Repair of DNA double strand breaks (DSBs) must be properly orchestrated within the diverse nuclear chromatin regions in order to maintain genome stability. The choice between the two main DSB repair pathways: non-homologous end joining (NHEJ) and homologous recombination (HR), is dictated by the cell cycle as well as chromatin context. Constitutive heterochromatin, which forms a dense, generally transcriptionally silent structure near centromeres and telomeres, is essential for maintaining genome stability and is enriched for repetitive DNA sequences. The compact nature of this chromatin structure and the presence of many repetitive sequences make heterochromatin potentially vulnerable to erroneous DSB repair.
Several studies have revealed that heterochromatic regions display specialized temporal and spatial responses to DNA damage that differ from repair in euchromatin. Irradiation (IR)-induced damage has been shown to result in relaxation of the heterochromatin domain and relocalization of resected DSBs to outside the heterochromatin domain, where HR is thought to be the main mode of repair.
Here, we have developed an in vivo single DSB system specifically targeted to heterochromatic as well as euchromatic loci.
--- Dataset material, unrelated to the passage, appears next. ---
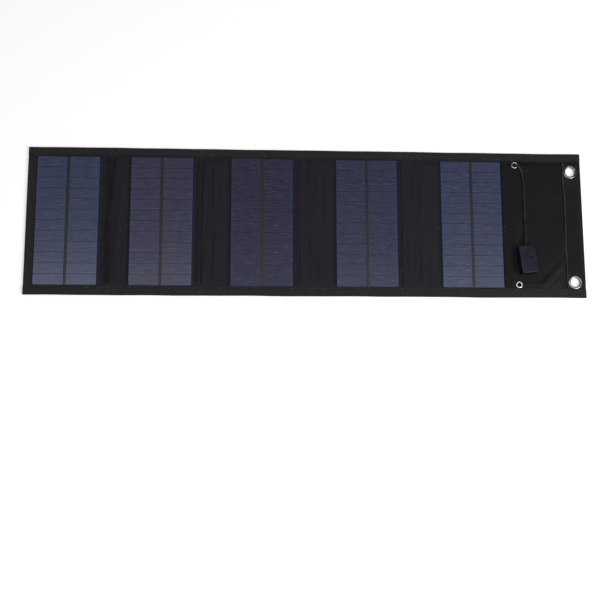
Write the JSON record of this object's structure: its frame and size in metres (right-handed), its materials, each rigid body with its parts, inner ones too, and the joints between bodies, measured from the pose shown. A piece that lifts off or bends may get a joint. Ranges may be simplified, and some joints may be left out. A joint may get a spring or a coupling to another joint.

We find, using live imaging of larval discs, that single DSBs can recapitulate the heterochromatin-specific spatial and temporal DSB dynamics previously seen with IR-induced breaks in cell culture.
Importantly, we identify a prominent role for both the NHEJ and HR pathways in heterochromatic DSB repair and find that the homologous chromosome can be used as a template for HR repair in both eu- and heterochromatin.
These data suggest that, although DSBs in heterochromatin and euchromatin are subject to diverse spatiotemporal dynamics, repair pathway choice is ultimately highly similar in these two distinct chromatin regions.